Submissions for the grants are due by April 15. Google is keeping the process so low-profile that details don’t seem to even be available even on its own research Web site.
And it does not appear to be wide open. According to the call for ideas obtained by The Chronicle, Google is requesting proposals from “select researchers and faculty members.” That presumably includes Google’s book-digitization partners within academe. (Administrators at two of those partners, Michigan and the University of Illinois at Urbana-Champaign, confirmed that Google had solicited them.) Daniel J. Clancy, engineering director of Google Book Search, says the grant money will support about eight researchers. He referred further questions to a colleague, Jon Orwant, who was unavailable for comment.
Another unanswered question is what relationship this program will have to Google’s long-term plans for enabling research on its digital books. The proposed legal settlement would permit the use of millions of in-copyright works owned by universities for “nonconsumptive” computational research, meaning large-scale data analysis that is not focused on reading texts.
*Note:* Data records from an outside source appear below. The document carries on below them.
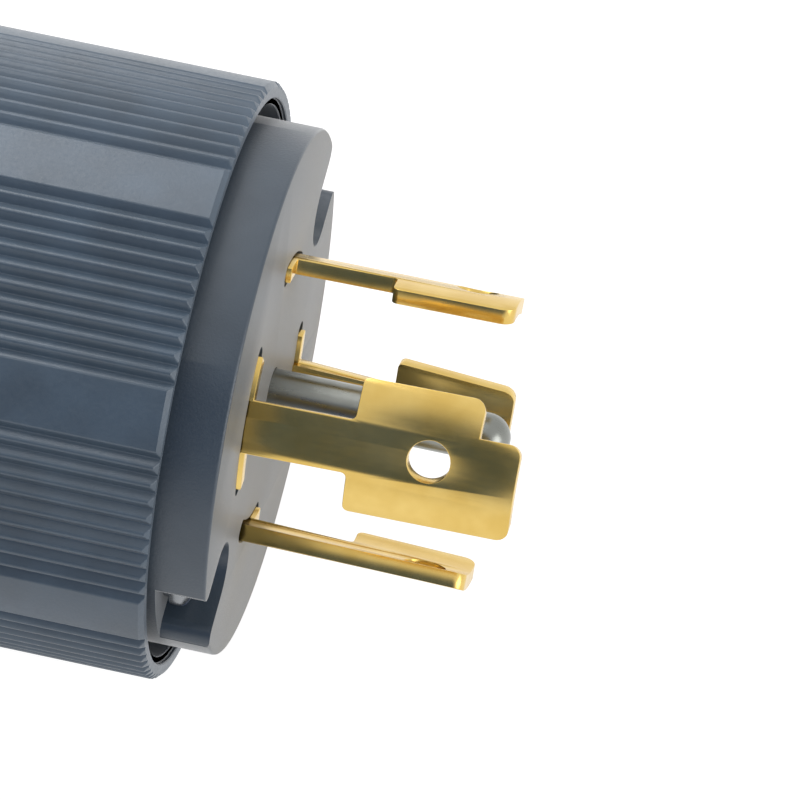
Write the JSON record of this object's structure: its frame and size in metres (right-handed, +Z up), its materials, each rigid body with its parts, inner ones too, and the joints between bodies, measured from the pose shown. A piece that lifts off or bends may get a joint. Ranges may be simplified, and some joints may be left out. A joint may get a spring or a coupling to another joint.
{
  "type": "rewirable locking plug",
  "caption": "Round ribbed locking plug with curved brass blades round a centre pin, a blade carrier, wire terminals inside and a two-jaw cord clamp behind.",
  "frame": {"origin": "on the plug's axis, at the front face of the blade carrier", "axes": "+X along the axis, the way the blades point; +Z up, away from the flat that the plug lies on"},
  "size_m": [0.1044, 0.0568, 0.0554],
  "materials": {
    "sleeve_nylon": "moulded, fine satin",
    "carrier_nylon": "moulded, fine grain",
    "block_nylon": "moulded",
    "blade_brass": "stamped, bright",
    "pin_steel": "turned",
    "screw_steel": "zinc plated",
    "seal_rubber": "moulded"
  },
  "bodies": {
    "plug": {"blade_carrier": "carrier_nylon", "ribbed_shell": "sleeve_nylon", "terminal_block": "block_nylon", "rear_cover": "sleeve_nylon", "flange_gasket": "seal_rubber", "wide_blade": "blade_brass", "line_blade_1": "blade_brass", "line_blade_2": "blade_brass", "line_blade_3": "blade_brass", "ground_pin": "pin_steel", "ground_strap": "blade_brass", "assembly_screws": "screw_steel", "threaded_inserts": "blade_brass", "cord_grommet": "seal_rubber", "grommet_ring": "carrier_nylon", "clamp_nuts": "screw_steel"},
    "clamp_saddle": {"clamp_saddle": "sleeve_nylon"},
    "clamp_screw_1": {"clamp_screw_1": "screw_steel"},
    "clamp_screw_2": {"clamp_screw_2": "screw_steel"},
    "terminal_clamp_1": {"terminal_clamp_1": "screw_steel"},
    "terminal_screw_1": {"terminal_screw_1": "screw_steel"},
    "terminal_clamp_2": {"terminal_clamp_2": "screw_steel"},
    "terminal_screw_2": {"terminal_screw_2": "screw_steel"},
    "terminal_clamp_3": {"terminal_clamp_3": "screw_steel"},
    "terminal_screw_3": {"terminal_screw_3": "screw_steel"},
    "terminal_clamp_4": {"terminal_clamp_4": "screw_steel"},
    "terminal_screw_4": {"terminal_screw_4": "screw_steel"},
    "terminal_clamp_5": {"terminal_clamp_5": "screw_steel"},
    "terminal_screw_5": {"terminal_screw_5": "screw_steel"}
  },
  "joints": [
    {"name": "saddle_slide", "type": "slide", "parent": "plug", "child": "clamp_saddle", "axis": [0, 0, 1], "range_m": [-0.0013, 0.003]},
    {"name": "clamp_screw_1_turn", "type": "hinge", "parent": "clamp_saddle", "child": "clamp_screw_1", "pos_m": [-0.0725, 0.0165, 0], "axis": [0, 0, 1], "range_deg": [-669, 1543]},
    {"name": "clamp_screw_2_turn", "type": "hinge", "parent": "clamp_saddle", "child": "clamp_screw_2", "pos_m": [-0.0725, -0.0165, 0], "axis": [0, 0, 1], "range_deg": [-669, 1543]},
    {"name": "terminal_clamp_1_slide", "type": "slide", "parent": "plug", "child": "terminal_clamp_1", "axis": [0, 0.766, -0.6428], "range_m": [0, 0.0025]},
    {"name": "terminal_screw_1_turn", "type": "hinge", "parent": "terminal_clamp_1", "child": "terminal_screw_1", "pos_m": [-0.0242, -0.01149, 0.00964], "axis": [0, 0.766, -0.6428], "range_deg": [0, 1134]},
    {"name": "terminal_clamp_2_slide", "type": "slide", "parent": "plug", "child": "terminal_clamp_2", "axis": [0, -0.6428, -0.766], "range_m": [0, 0.0025]},
    {"name": "terminal_screw_2_turn", "type": "hinge", "parent": "terminal_clamp_2", "child": "terminal_screw_2", "pos_m": [-0.0242, 0.00964, 0.01149], "axis": [0, -0.6428, -0.766], "range_deg": [0, 1134]},
    {"name": "terminal_clamp_3_slide", "type": "slide", "parent": "plug", "child": "terminal_clamp_3", "axis": [0, 0.6428, 0.766], "range_m": [0, 0.0025]},
    {"name": "terminal_screw_3_turn", "type": "hinge", "parent": "terminal_clamp_3", "child": "terminal_screw_3", "pos_m": [-0.0242, -0.00964, -0.01149], "axis": [0, 0.6428, 0.766], "range_deg": [0, 1134]},
    {"name": "terminal_clamp_4_slide", "type": "slide", "parent": "plug", "child": "terminal_clamp_4", "axis": [0, -0.766, 0.6428], "range_m": [0, 0.0025]},
    {"name": "terminal_screw_4_turn", "type": "hinge", "parent": "terminal_clamp_4", "child": "terminal_screw_4", "pos_m": [-0.0242, 0.01149, -0.00964], "axis": [0, -0.766, 0.6428], "range_deg": [0, 1134]},
    {"name": "terminal_clamp_5_slide", "type": "slide", "parent": "plug", "child": "terminal_clamp_5", "axis": [0, 0.0872, -0.9962], "range_m": [0, 0.0025]},
    {"name": "terminal_screw_5_turn", "type": "hinge", "parent": "terminal_clamp_5", "child": "terminal_screw_5", "pos_m": [-0.0242, -0.00131, 0.01494], "axis": [0, 0.0872, -0.9962], "range_deg": [0, 1134]}
  ],
  "couplings": [
    {"joint": "clamp_screw_1_turn", "follows": "saddle_slide", "rad_per_m": 8976},
    {"joint": "clamp_screw_2_turn", "follows": "saddle_slide", "rad_per_m": 8976},
    {"joint": "terminal_screw_1_turn", "follows": "terminal_clamp_1_slide", "rad_per_m": 7913.3},
    {"joint": "terminal_screw_2_turn", "follows": "terminal_clamp_2_slide", "rad_per_m": 7913.3},
    {"joint": "terminal_screw_3_turn", "follows": "terminal_clamp_3_slide", "rad_per_m": 7913.3},
    {"joint": "terminal_screw_4_turn", "follows": "terminal_clamp_4_slide", "rad_per_m": 7913.3},
    {"joint": "terminal_screw_5_turn", "follows": "terminal_clamp_5_slide", "rad_per_m": 7913.3}
  ]
}
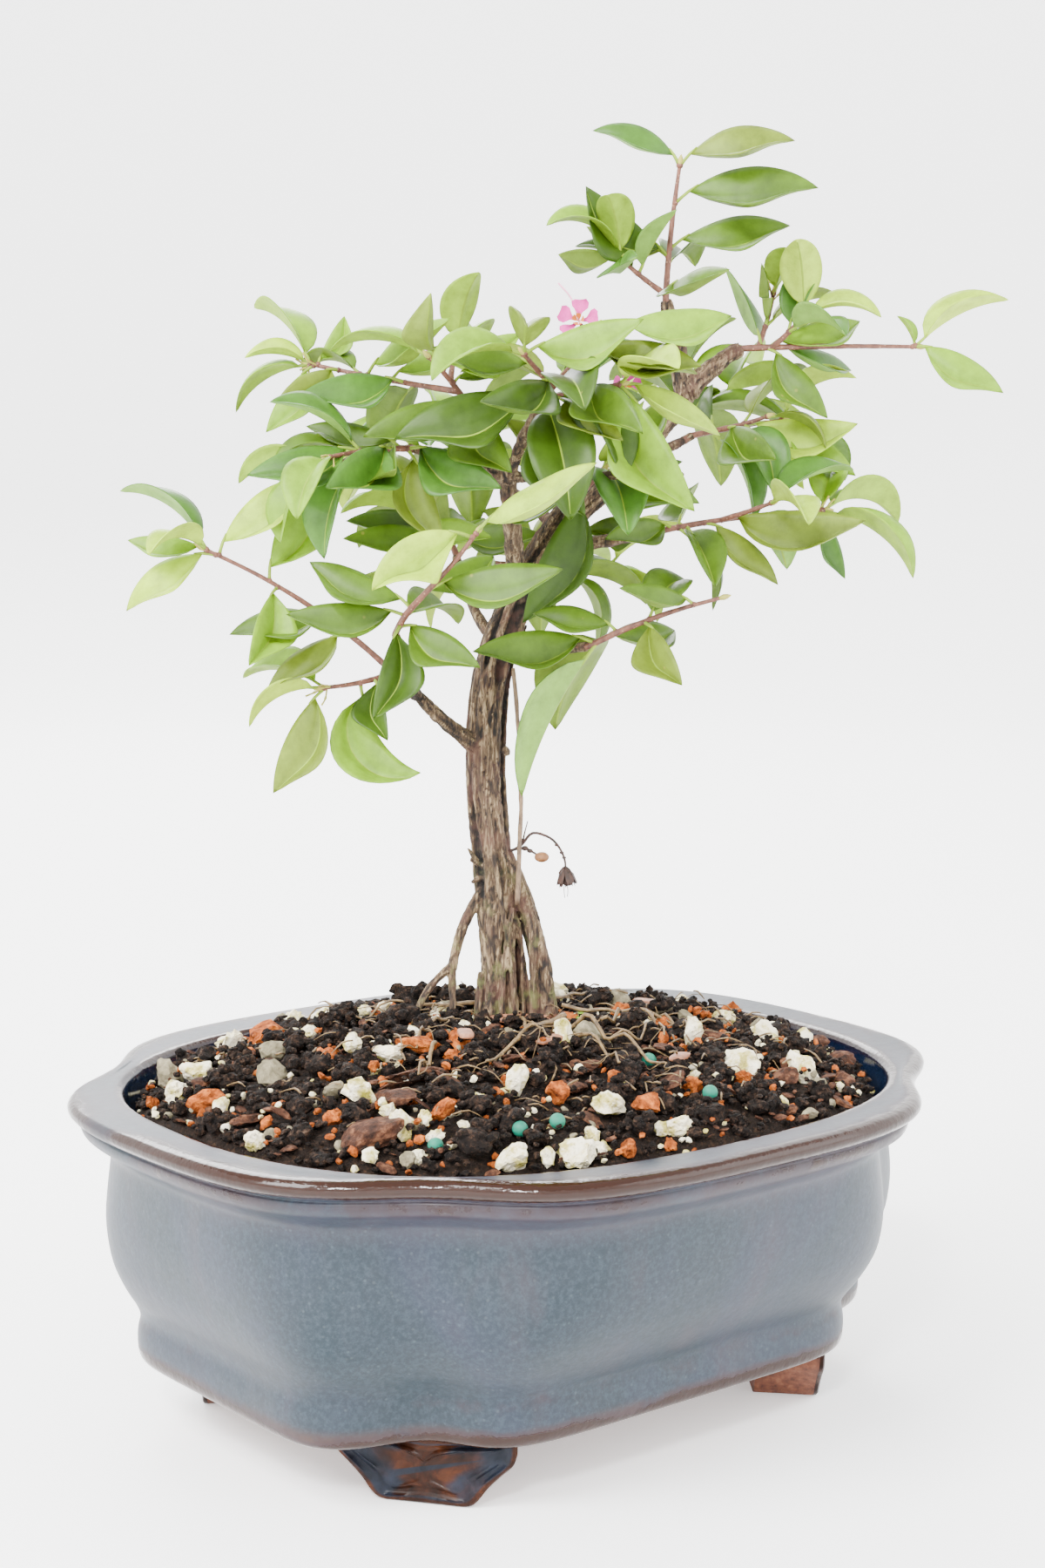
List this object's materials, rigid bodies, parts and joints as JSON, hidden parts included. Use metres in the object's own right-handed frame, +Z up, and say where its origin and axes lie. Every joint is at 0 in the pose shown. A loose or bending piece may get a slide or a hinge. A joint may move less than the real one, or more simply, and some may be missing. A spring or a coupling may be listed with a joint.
{
  "type": "barbados cherry bonsai",
  "caption": "Small flowering bonsai with arching oval leaves and prop roots, in a glazed footed pot with dented corners, filled with mixed gritty soil.",
  "frame": {"origin": "middle of the whole outline's box at the level of the feet's undersides", "axes": "+X along the pot's long side, +Y across the pot, +Z up from the table"},
  "size_m": [0.2121, 0.1804, 0.2984],
  "materials": {
    "glaze": "gloss",
    "foot_clay": "satin",
    "soil": "matte",
    "bark": "matte",
    "leaf": "satin"
  },
  "bodies": {
    "root": {"pot": "glaze", "foot_right_back": "foot_clay", "foot_left_back": "foot_clay", "foot_left_front": "foot_clay", "foot_right_front": "foot_clay", "soil": "soil", "trunk": "bark", "prop_root_left": "bark", "aerial_root": "bark", "bough_low_left": "bark", "bough_front": "bark", "bough_low_right": "bark", "bough_mid_left": "bark", "bough_inner": "bark", "bough_upper_left": "bark", "bough_left": "bark", "bough_top_front": "bark", "bough_right_bare": "bark", "bough_mid_right": "bark", "bough_back_low": "bark", "bough_back_left": "bark", "bough_back_right": "bark", "bough_centre": "bark", "bough_upper_right": "bark", "bough_right_fork": "bark", "bough_apex": "bark", "foliage_apex": "leaf", "foliage_right_top": "leaf", "foliage_right_upper": "leaf", "foliage_right_mid": "leaf", "foliage_right_low": "leaf", "foliage_top_front": "leaf", "foliage_upper_left": "leaf", "foliage_left": "leaf", "foliage_front": "leaf", "foliage_left_low": "leaf", "foliage_mid_left": "leaf", "foliage_centre": "leaf", "foliage_back_low": "leaf", "foliage_back_left": "leaf", "foliage_back_right": "leaf"}
  },
  "joints": []
}
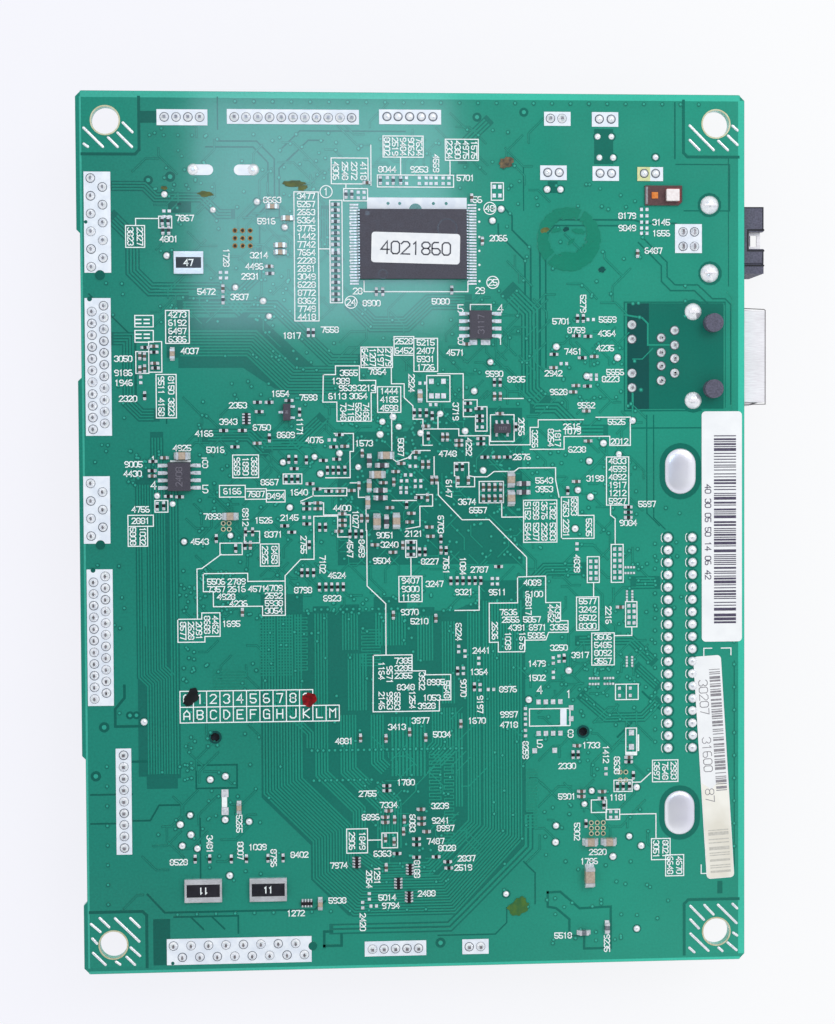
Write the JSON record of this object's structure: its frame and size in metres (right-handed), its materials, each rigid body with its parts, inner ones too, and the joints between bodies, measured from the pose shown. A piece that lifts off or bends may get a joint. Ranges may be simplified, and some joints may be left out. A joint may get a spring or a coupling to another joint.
{
  "type": "printer logic board",
  "caption": "Bare printer control circuit board, solder side up, with network and USB sockets, wire headers and flat cable sockets.",
  "frame": {"origin": "under the middle of the whole part's outline, on the plane of its lowest face, the network socket's shield", "axes": "+Z out of the solder side, +Y up the board's long side, +X towards the edge with the network and USB sockets"},
  "size_m": [0.1192, 0.151, 0.017],
  "materials": {
    "solder_mask": "green glass-epoxy laminate under glossy solder mask",
    "black_plastic": "moulded black nylon",
    "ivory_plastic": "moulded natural nylon",
    "shield_steel": "nickel-plated folded sheet",
    "gold_contact": "gold-plated spring contact",
    "tinned_copper": "dull tinned copper under solder",
    "chip_mould": "black epoxy moulding compound",
    "sticker_paper": "white printed paper",
    "label_film": "white satin label film",
    "resistor_ceramic": "black glazed element on ceramic, tinned ends",
    "capacitor_ceramic": "brown sintered ceramic, tinned ends",
    "large_capacitor_ceramic": "tan sintered ceramic, tinned ends",
    "ferrite": "dark grey sintered ferrite, tinned ends",
    "fuse_body": "pale ceramic, tinned ends",
    "sense_element": "black resin coat",
    "indicator_plate": "purple-brown substrate",
    "indicator_lens": "orange clear resin",
    "indicator_block": "white moulded resin",
    "lamp_green": "translucent resin",
    "can_aluminium": "bright drawn aluminium",
    "coil_powder": "pressed iron powder",
    "processor_laminate": "green package laminate",
    "crystal_steel": "bright nickel-plated can"
  },
  "bodies": {
    "root": {"circuit_board": "solder_mask", "wire_header_4_way": "ivory_plastic", "wire_header_11_way": "ivory_plastic", "wire_header_2_way_top": "ivory_plastic", "wire_header_9_way": "ivory_plastic", "wire_header_5_way": "ivory_plastic", "wire_header_2_way_bottom": "ivory_plastic", "wire_header_pins": "tinned_copper", "cable_socket_11_way": "ivory_plastic", "cable_socket_7_way": "ivory_plastic", "cable_socket_16_way": "ivory_plastic", "flat_cable_socket_upper": "ivory_plastic", "flat_cable_socket_lower": "ivory_plastic", "cable_socket_contacts": "tinned_copper", "flat_cable_contacts": "tinned_copper", "ethernet_shield": "shield_steel", "ethernet_housing": "black_plastic", "ethernet_contacts": "gold_contact", "ethernet_lamps": "lamp_green", "ethernet_lamp_leads": "tinned_copper", "usb_shell": "shield_steel", "usb_nose": "black_plastic", "usb_contacts": "gold_contact", "usb_tongue": "black_plastic", "flash_chip_body": "chip_mould", "flash_chip_leads": "tinned_copper", "flash_chip_sticker": "sticker_paper", "eeprom_chip_body": "chip_mould", "eeprom_chip_leads": "tinned_copper", "driver_chip_body": "chip_mould", "driver_chip_leads": "tinned_copper", "regulator_body": "chip_mould", "regulator_leads": "tinned_copper", "transistor_body": "chip_mould", "transistor_leads": "tinned_copper", "address_label": "label_film", "serial_label": "label_film", "chip_resistors": "resistor_ceramic", "chip_capacitors": "capacitor_ceramic", "medium_chip_capacitors": "large_capacitor_ceramic", "ferrite_beads": "ferrite", "chip_fuses": "fuse_body", "large_chip_capacitors": "large_capacitor_ceramic", "output_capacitor": "large_capacitor_ceramic", "resistor_arrays": "resistor_ceramic", "sense_resistor_bodies": "sense_element", "sense_resistor_caps": "tinned_copper", "indicator_base": "indicator_plate", "indicator_lens": "indicator_lens", "indicator_block": "indicator_block", "capacitor_bases": "black_plastic", "capacitor_cans": "can_aluminium", "processor_substrate": "processor_laminate", "processor_cover": "chip_mould", "memory_chips": "chip_mould", "power_chips": "chip_mould", "power_coils": "coil_powder", "crystal_rim": "crystal_steel", "crystal_can": "crystal_steel", "wire_link": "tinned_copper"}
  },
  "joints": []
}
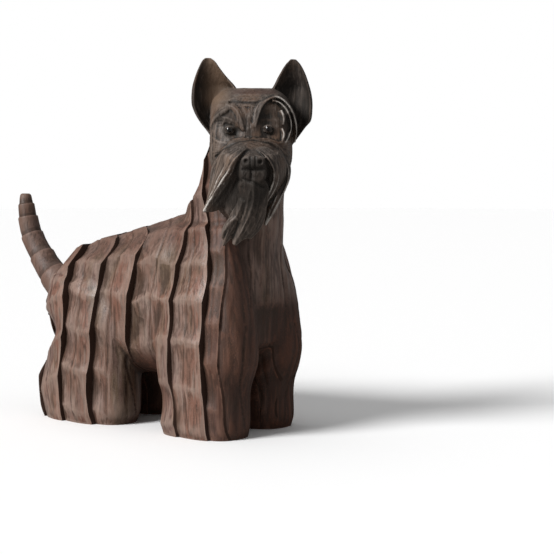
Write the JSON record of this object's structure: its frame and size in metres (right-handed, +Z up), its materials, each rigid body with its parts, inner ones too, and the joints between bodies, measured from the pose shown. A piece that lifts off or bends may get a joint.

One or two research centers would be created for this work, and Google would back the effort with $5-million.
By comparison, $50,000-maximum research awards are fairly small scale. “The difference might be that the center might support longer-running, larger-scale projects—and probably more collaborative,” says John M. Unsworth, dean of the Graduate School of Library and Information Science at Illinois. “The scale of the Google research awards suggests a single-investigator model.”
So should researchers worry about being co-opted by Google?
“It’s not like the tobacco industry sponsoring cigarette research,” Mr. Jockers says in an e-mail message. “Google’s profit model vis-à-vis the book-scanning project is pretty clear. ... That Google will also sponsor humanities research and give researchers access to the corpus does not, in my opinion, create any of the conflicts of interest that one finds in other kinds of sponsored research.”